Informed Comment

Thoughts on the Middle East, History, and Religion

Juan Cole is President of the Global Americana Institute

Friday, November 28, 2003

Sistani's Fatwa to the Americans

In the meantime, Bush's team at the Coalition Provisional Authority were scrambling to respond to Grand Ayatollah Ali Sistani's critique of their plans for Iraq. Sistani dislikes the plan to base voting on caucuses hand-picked by Iraqis who were in turn hand-picked by the US. Why, the ayatollah wants to know, can't you just let the Iraqi people vote for a government? There are rolls of all Iraqis who received food aid from the UN, and all Iraqis did. You could use them as voter rolls, as well. Why can't you specify beforehand that the new Iraqi government will not do anything contrary to Islam?

Jalal Talabani, the Sunni Kurdish president of the Interim Governing Council, met with Sistani. He had just ratified Bremer's plan last week, but now had gone over to the Shiite ayatollah's. "The agreement can evolve. ... I will take his views to the council and we, God willing, hope to ratify them." Al-Hayat reported him saying that "The Ayatollah expressed one reservation . . . he wants to take into account the opinion of the Iraqi people. He therefore holds it important to hold [general] elections for both the national assembly and the municipal councils."
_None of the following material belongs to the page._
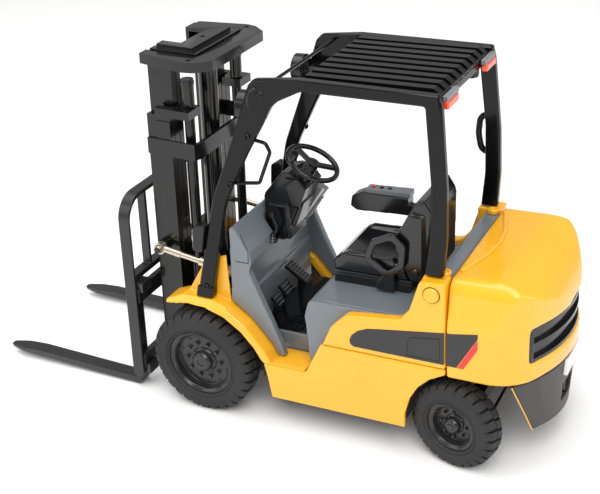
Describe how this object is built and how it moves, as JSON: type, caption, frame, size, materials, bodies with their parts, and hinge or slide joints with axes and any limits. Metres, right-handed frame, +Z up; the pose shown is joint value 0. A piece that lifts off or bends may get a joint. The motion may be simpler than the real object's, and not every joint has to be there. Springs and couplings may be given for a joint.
{
  "type": "toy forklift",
  "caption": "Die-cast style toy counterbalance forklift with a three-stage telescopic mast, tilting mast, sliding forks, steered rear wheels and an open cab under an overhead guard",
  "frame": {"origin": "on the floor under the middle of the bounding box", "axes": "+X forward along the forks, +Y to the driver's left, +Z up"},
  "size_m": [0.1485, 0.0486, 0.0882],
  "materials": {
    "body_yellow": "warm yellow enamel, satin",
    "cab_grey": "blue-grey moulded plastic",
    "guard_black": "gloss black enamel",
    "trim_black": "black moulded plastic",
    "console_grey": "grey moulded plastic",
    "seat_black": "black moulded plastic with a slight sheen",
    "bumper_brown": "dark brown-grey enamel, matt",
    "mast_black": "gloss black enamel",
    "fork_grey": "dark grey enamel, satin",
    "tyre_rubber": "soft black rubber, matt",
    "rim_black": "black enamel, satin",
    "tilt_metal": "bare turned metal, slightly warm",
    "lamp_clear": "silvered lamp face",
    "lamp_red": "orange-red moulded lens"
  },
  "bodies": {
    "truck": {"chassis": "bumper_brown", "skirt_left": "body_yellow", "skirt_right": "body_yellow", "hood_side_left": "body_yellow", "hood_side_right": "body_yellow", "counterweight": "body_yellow", "rear_grille": "trim_black", "rear_bumper": "bumper_brown", "tow_pin": "rim_black", "front_fender_left": "body_yellow", "front_fender_right": "body_yellow", "cowl": "cab_grey", "dash_column": "trim_black", "dash_console": "console_grey", "pedals": "trim_black", "floor_mat": "trim_black", "seat_deck": "cab_grey", "seat_base": "seat_black", "seat_cushion": "seat_black", "seat_backrest": "seat_black", "hip_restraint": "seat_black", "armrest_console": "seat_black", "armrest_top": "console_grey", "guard_side_left": "guard_black", "guard_side_right": "guard_black", "guard_grille": "guard_black", "grab_handle": "guard_black", "headlamps": "trim_black", "headlamp_lenses": "lamp_clear", "lamp_bar": "guard_black", "signal_lamps": "trim_black", "tail_lamps": "console_grey", "tail_lamp_lenses": "lamp_red", "front_axle": "rim_black", "steer_axle": "rim_black"},
    "front_wheel_left": {"drive_rim_left": "rim_black", "drive_tyre_left": "tyre_rubber"},
    "front_wheel_right": {"drive_rim_right": "rim_black", "drive_tyre_right": "tyre_rubber"},
    "steering_knuckle_left": {"knuckle_left": "rim_black"},
    "steering_knuckle_right": {"knuckle_right": "rim_black"},
    "rear_wheel_left": {"steer_rim_left": "rim_black", "steer_tyre_left": "tyre_rubber"},
    "rear_wheel_right": {"steer_rim_right": "rim_black", "steer_tyre_right": "tyre_rubber"},
    "steering_link": {"tie_rod": "rim_black"},
    "hand_wheel": {"steering_wheel": "trim_black"},
    "mast_stage_one": {"mast_outer": "mast_black", "lift_cylinders": "mast_black"},
    "mast_stage_two": {"mast_middle": "mast_black"},
    "mast_stage_three": {"mast_inner": "mast_black", "free_lift_cylinder": "mast_black"},
    "fork_carriage": {"carriage": "fork_grey", "load_backrest": "fork_grey"},
    "left_fork": {"fork_left": "fork_grey"},
    "right_fork": {"fork_right": "fork_grey"},
    "left_tilt_barrel": {"tilt_barrel_left": "tilt_metal"},
    "right_tilt_barrel": {"tilt_barrel_right": "tilt_metal"},
    "left_tilt_rod": {"tilt_rod_left": "tilt_metal"},
    "right_tilt_rod": {"tilt_rod_right": "tilt_metal"}
  },
  "joints": [
    {"name": "front_wheel_left_spin", "type": "hinge", "parent": "truck", "child": "front_wheel_left", "pos_m": [0.011, 0.0193, 0.0134], "axis": [0, 1, 0], "continuous": true},
    {"name": "front_wheel_right_spin", "type": "hinge", "parent": "truck", "child": "front_wheel_right", "pos_m": [0.011, -0.0193, 0.0134], "axis": [0, 1, 0], "continuous": true},
    {"name": "steer_left", "type": "hinge", "parent": "truck", "child": "steering_knuckle_left", "pos_m": [-0.0542, 0.0138, 0.0106], "axis": [0, 0, 1], "range_deg": [-17, 43]},
    {"name": "steer_right", "type": "hinge", "parent": "truck", "child": "steering_knuckle_right", "pos_m": [-0.0542, -0.0138, 0.0106], "axis": [0, 0, 1], "range_deg": [-17, 43]},
    {"name": "steering_link_turn", "type": "hinge", "parent": "steering_knuckle_left", "child": "steering_link", "pos_m": [-0.05908, 0.01491, 0.0104], "axis": [0, 0, 1], "range_deg": [-43, 17]},
    {"name": "rear_wheel_left_spin", "type": "hinge", "parent": "steering_knuckle_left", "child": "rear_wheel_left", "pos_m": [-0.05293, 0.01936, 0.0106], "axis": [0.2224, 0.975, 0], "continuous": true},
    {"name": "rear_wheel_right_spin", "type": "hinge", "parent": "steering_knuckle_right", "child": "rear_wheel_right", "pos_m": [-0.05547, -0.01936, 0.0106], "axis": [0.2224, 0.975, 0], "continuous": true},
    {"name": "steering_wheel_turn", "type": "hinge", "parent": "truck", "child": "hand_wheel", "pos_m": [-0.0123, 0.0024, 0.0608], "axis": [-0.4695, 0, 0.8829], "continuous": true},
    {"name": "mast_tilt", "type": "hinge", "parent": "truck", "child": "mast_stage_one", "pos_m": [0.011, 0, 0.0134], "axis": [0, 1, 0], "range_deg": [-3.7, 8.3]},
    {"name": "stage_two_lift", "type": "slide", "parent": "mast_stage_one", "child": "mast_stage_two", "axis": [-0.0401, 0, 0.9992], "range_m": [0, 0.05]},
    {"name": "stage_three_lift", "type": "slide", "parent": "mast_stage_two", "child": "mast_stage_three", "axis": [-0.0401, 0, 0.9992], "range_m": [0, 0.05]},
    {"name": "carriage_lift", "type": "slide", "parent": "mast_stage_three", "child": "fork_carriage", "axis": [-0.0401, 0, 0.9992], "range_m": [0, 0.05]},
    {"name": "fork_left_shift", "type": "slide", "parent": "fork_carriage", "child": "left_fork", "axis": [0, 1, 0], "range_m": [-0.011, 0]},
    {"name": "fork_right_shift", "type": "slide", "parent": "fork_carriage", "child": "right_fork", "axis": [0, 1, 0], "range_m": [0, 0.011]},
    {"name": "tilt_barrel_left_swing", "type": "hinge", "parent": "truck", "child": "left_tilt_barrel", "pos_m": [0.0042, 0.0162, 0.0367], "axis": [0, 1, 0], "range_deg": [-3.1, 6.8]},
    {"name": "tilt_rod_left_slide", "type": "slide", "parent": "left_tilt_barrel", "child": "left_tilt_rod", "axis": [0.987, 0, 0.161], "range_m": [-0.0016, 0.0036]},
    {"name": "tilt_barrel_right_swing", "type": "hinge", "parent": "truck", "child": "right_tilt_barrel", "pos_m": [0.0042, -0.0162, 0.0367], "axis": [0, 1, 0], "range_deg": [-3.1, 6.8]},
    {"name": "tilt_rod_right_slide", "type": "slide", "parent": "right_tilt_barrel", "child": "right_tilt_rod", "axis": [0.987, 0, 0.161], "range_m": [-0.0016, 0.0036]}
  ],
  "couplings": [
    {"joint": "steer_right", "follows": "steer_left", "ratio": 1},
    {"joint": "steering_link_turn", "follows": "steer_left", "ratio": -1},
    {"joint": "tilt_barrel_left_swing", "follows": "mast_tilt", "ratio": 0.81},
    {"joint": "tilt_barrel_right_swing", "follows": "mast_tilt", "ratio": 0.81},
    {"joint": "tilt_rod_left_slide", "follows": "mast_tilt", "m_per_rad": 0.0241},
    {"joint": "tilt_rod_right_slide", "follows": "mast_tilt", "m_per_rad": 0.0241}
  ]
}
Shiites on the IGC waxed lyrical. Mouwafak al-Rabii [al-Rubaie] told the Associated Press, "Al-Sistani is our safety valve, and a compass that directs our march. The remarks attributed to him are very important and vital. They serve the interests of the Iraqi people, and I agree with them." Muhammad Bahr al-Ulum, a "moderate" Shiite cleric on the IGC, told the Financial Times, "We will not accept a secular state," and he added that "Mr Sistani also believed sovereignty should be vested in a transitional assembly rather than a transitional government."

In contrast, the NYT reported that the Sunni Arabs and the Kurds on the IGC are petrified at Sistani's plan, because it will establish a tyranny of the Shiite majority.

Al-Hayat says tthat key CPA officials have been thrown into bewilderment and have admitted that the whole plan may have to be rethought. The Washington Post suggested that Bremer's team is so desperate to get out of Iraq and turn running the country over to someone that they might just take dictation from the Grand Ayatollah. '"Elections are now a possibility," said a senior U.S. official close to Iraq's political transition. "We're scrambling to find a solution." '

Presumably the thinking of this official is that the US already has a lot of the Sunni Arabs against it, and if the Shiites turn anti-American because the US disrespected the Grand Ayatollah's fatwa, the situation will be irretrievable. Sistani is expected to issue a written ruling momentarily. Mr. Bremer is no doubt waiting for it with bated breath.

The Guardian had reported Mr. Bremer's initial vow in Iraq last July 1, "We dominate the scene and we will continue to impose our will on this country." Many Arab observers found the diction insufferably arrogant at the time.